I looked up on the wall...all these comics that were a full month ahead of what was on the newsstand! It should have been paradise. My own personal Shangri-la! But no, this know-it-all's first reaction was "Look at it--they are all Whitman editions--they are all worthless reprints!"

So what is the source of this idiotic conclusion? In the mid 70s, DC and Marvel put UPC codes on their books. Meanwhile, with the growth of comic book stores, an increasing amount of fraud was going on as comic books stores where ripping off the covers of their heavily discounted non-returnable books and sending them in as newsstand versions for a full refund. The publishers soon got wise, and created a different cover for comic books stores. Marvel put a diamond on the price tag, and along with DC, put either a character head shot (Spidey) or a trademark ("DC: Where the Action is") in the UPC box.

These covers ended up looking very similar to reprint editions packaged by the Whitman group--who would reprint books, bag them and sell them at discount stores. Having been "burned" by buying the Whitman books, I was not going to be fooled by this comic book store that was buying nothing but Whitman editions.

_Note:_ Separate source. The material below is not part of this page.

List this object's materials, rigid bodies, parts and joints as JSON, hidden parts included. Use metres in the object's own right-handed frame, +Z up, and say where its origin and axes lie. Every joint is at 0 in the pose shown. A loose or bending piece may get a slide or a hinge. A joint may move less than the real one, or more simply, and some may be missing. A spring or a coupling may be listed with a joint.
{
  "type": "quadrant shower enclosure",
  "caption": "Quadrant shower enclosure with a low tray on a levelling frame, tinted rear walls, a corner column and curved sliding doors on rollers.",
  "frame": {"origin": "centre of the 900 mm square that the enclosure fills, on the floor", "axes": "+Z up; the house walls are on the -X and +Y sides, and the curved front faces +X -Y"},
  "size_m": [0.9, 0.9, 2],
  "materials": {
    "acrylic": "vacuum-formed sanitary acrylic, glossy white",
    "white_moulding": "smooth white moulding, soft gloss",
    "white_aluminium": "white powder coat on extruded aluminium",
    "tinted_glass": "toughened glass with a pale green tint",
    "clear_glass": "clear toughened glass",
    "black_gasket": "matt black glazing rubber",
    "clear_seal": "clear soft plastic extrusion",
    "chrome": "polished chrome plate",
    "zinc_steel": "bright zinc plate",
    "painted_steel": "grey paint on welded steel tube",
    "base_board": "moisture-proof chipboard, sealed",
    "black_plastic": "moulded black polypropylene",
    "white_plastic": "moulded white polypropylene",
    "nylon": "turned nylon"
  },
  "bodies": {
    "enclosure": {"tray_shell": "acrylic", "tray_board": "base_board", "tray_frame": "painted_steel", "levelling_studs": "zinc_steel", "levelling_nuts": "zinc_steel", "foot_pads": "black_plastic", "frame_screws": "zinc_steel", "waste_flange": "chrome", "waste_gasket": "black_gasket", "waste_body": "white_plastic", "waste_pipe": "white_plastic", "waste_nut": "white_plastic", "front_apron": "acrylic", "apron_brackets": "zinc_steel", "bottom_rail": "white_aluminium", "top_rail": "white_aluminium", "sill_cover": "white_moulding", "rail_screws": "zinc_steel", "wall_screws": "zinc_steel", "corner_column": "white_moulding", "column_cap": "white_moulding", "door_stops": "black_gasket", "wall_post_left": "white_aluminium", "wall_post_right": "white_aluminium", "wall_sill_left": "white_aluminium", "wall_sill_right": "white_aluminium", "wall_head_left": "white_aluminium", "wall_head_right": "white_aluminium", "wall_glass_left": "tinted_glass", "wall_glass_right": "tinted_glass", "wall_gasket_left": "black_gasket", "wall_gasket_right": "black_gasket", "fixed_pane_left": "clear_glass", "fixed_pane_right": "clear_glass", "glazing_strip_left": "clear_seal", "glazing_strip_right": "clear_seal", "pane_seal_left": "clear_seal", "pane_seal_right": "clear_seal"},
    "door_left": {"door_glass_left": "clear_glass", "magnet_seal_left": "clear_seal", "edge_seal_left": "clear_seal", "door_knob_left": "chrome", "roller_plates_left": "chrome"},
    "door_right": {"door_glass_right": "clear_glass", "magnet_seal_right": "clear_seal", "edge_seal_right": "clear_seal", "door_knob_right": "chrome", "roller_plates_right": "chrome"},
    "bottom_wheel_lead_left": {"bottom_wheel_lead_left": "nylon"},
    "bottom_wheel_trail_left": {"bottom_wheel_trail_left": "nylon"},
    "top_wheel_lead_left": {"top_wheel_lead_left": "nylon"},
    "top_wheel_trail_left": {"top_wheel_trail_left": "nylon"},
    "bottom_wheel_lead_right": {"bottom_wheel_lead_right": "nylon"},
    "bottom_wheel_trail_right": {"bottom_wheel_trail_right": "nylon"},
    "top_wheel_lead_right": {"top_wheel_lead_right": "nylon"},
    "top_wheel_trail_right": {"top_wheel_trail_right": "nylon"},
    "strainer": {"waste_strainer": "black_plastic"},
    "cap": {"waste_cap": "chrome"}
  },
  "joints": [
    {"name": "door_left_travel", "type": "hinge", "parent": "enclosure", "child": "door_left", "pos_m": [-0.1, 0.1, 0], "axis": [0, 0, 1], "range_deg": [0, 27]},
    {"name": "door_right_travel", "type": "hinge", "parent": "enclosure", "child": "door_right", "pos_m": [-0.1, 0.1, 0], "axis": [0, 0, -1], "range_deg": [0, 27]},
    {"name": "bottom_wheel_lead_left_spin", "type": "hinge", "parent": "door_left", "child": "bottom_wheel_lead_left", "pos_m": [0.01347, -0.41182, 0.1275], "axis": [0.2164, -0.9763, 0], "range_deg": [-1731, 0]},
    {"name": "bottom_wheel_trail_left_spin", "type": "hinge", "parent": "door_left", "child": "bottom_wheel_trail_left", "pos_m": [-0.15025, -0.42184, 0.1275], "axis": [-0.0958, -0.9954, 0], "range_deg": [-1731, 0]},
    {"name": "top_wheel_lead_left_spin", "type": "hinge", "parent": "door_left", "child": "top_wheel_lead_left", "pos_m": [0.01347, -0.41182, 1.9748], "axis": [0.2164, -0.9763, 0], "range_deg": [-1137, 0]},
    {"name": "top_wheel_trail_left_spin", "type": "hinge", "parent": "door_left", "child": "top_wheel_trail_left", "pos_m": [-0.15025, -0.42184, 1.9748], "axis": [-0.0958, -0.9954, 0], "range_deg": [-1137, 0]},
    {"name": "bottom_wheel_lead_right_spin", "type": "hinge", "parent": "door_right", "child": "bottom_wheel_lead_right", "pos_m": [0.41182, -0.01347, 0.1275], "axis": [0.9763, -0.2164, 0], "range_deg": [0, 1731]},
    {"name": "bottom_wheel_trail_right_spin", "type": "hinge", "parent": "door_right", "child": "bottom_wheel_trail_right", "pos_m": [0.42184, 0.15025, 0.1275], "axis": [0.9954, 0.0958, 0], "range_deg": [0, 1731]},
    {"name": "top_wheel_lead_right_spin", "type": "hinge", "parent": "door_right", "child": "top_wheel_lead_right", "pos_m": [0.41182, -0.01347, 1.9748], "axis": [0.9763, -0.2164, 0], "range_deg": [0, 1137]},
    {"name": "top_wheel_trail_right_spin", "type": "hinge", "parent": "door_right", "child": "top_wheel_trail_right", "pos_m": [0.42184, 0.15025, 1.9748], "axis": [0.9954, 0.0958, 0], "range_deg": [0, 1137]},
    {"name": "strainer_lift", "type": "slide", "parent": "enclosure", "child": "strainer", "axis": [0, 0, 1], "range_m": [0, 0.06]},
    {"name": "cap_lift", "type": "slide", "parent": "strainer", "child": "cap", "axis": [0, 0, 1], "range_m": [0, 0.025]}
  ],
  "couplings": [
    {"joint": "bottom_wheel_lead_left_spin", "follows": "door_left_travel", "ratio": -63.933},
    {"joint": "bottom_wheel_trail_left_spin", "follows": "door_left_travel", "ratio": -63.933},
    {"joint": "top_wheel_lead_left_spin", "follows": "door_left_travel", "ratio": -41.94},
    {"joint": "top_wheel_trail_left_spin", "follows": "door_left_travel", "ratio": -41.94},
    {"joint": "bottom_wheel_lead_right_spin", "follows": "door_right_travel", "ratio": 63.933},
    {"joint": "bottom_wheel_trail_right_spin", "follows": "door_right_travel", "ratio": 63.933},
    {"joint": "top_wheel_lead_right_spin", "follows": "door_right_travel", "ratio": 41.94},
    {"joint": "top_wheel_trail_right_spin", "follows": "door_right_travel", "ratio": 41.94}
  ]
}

Apparently, this genius of a kid never wondered how all the Whitman reprint editions managed to get out prior to the original editions on the newsstand. It took me about 6 months to finally buy one of the books--after a whole bunch of therapy and counseling.


Anonymous said...

Haha...and today, those very same Whitman editions you snubbed are fetching more money than the books they reprinted. Ain't that something?

Anonymous said...

I know what you're talking about with the Whitman "UPC" boxes. Most I owned had a figure of Superman doing what looked like a flying back-flip. I believe it came from one of Whitman's Superman coloring books.


Anonymous said...

Great story, George! I just mentioned the reprint / direct sales "diamond" to Rob in an e-mail.

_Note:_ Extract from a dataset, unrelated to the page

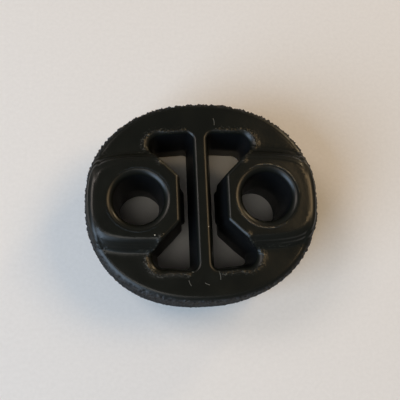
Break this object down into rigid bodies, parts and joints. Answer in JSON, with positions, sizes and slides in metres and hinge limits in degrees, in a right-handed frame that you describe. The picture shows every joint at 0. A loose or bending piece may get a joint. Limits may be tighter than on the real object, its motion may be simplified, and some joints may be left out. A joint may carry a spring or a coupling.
{
  "type": "exhaust hanger rubber",
  "caption": "Rounded rubber hanger for an exhaust, with a bore in a raised boss at each side and a web between two windows up the middle.",
  "frame": {"origin": "middle of the two boss faces that the part rests on, midway between the bores", "axes": "+Z along the bores and up, +X from one bore to the other, +Y along the web"},
  "size_m": [0.0628, 0.0552, 0.028],
  "materials": {
    "rubber": "satin black moulded rubber, rough round its outer side"
  },
  "bodies": {
    "root": {"hanger_rubber": "rubber"}
  },
  "joints": []
}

While some of these stories are wonderful personal remembrances, I'm struck by the universality of many of the tales. Like this one, f'r instance.

The first comic shop in these parts was Heroes World in the Nassau Mall. After one trip to HW, I remember pulling out my latest acquisitions in the car ride home and spying the "reprint" diamond in the upper left hand corner of the Marvel books. Somehow I had not noticed it in the store. When I got home I took out one of my Marvel reprints and set it on the kitchen table next to one of my new Marvel comics. I'm not sure what the new comic was but I still remember the reprint, a Marvel Two-In-One where Alicia Masters gets turned into a giant spider-creature.

I guess I inspected them both to see if there was any difference between reprint and new comic, although I'm not sure what exactly I expected to find.

The next time I got to Heroes World, I looked at the comics I was buying a little closer. But all the Marvels had that diamond.

Oh well, it sure beat the grease pencil that the owner of Clearview Stationary used on all his comics!

Grears said...

To this day I still don't like the diamond on my back issues. For one project I'm doing, I needed some hard to find Gold Key books, but all I could find were Whitman variants... IT took a little soul searching, but I finally bought them!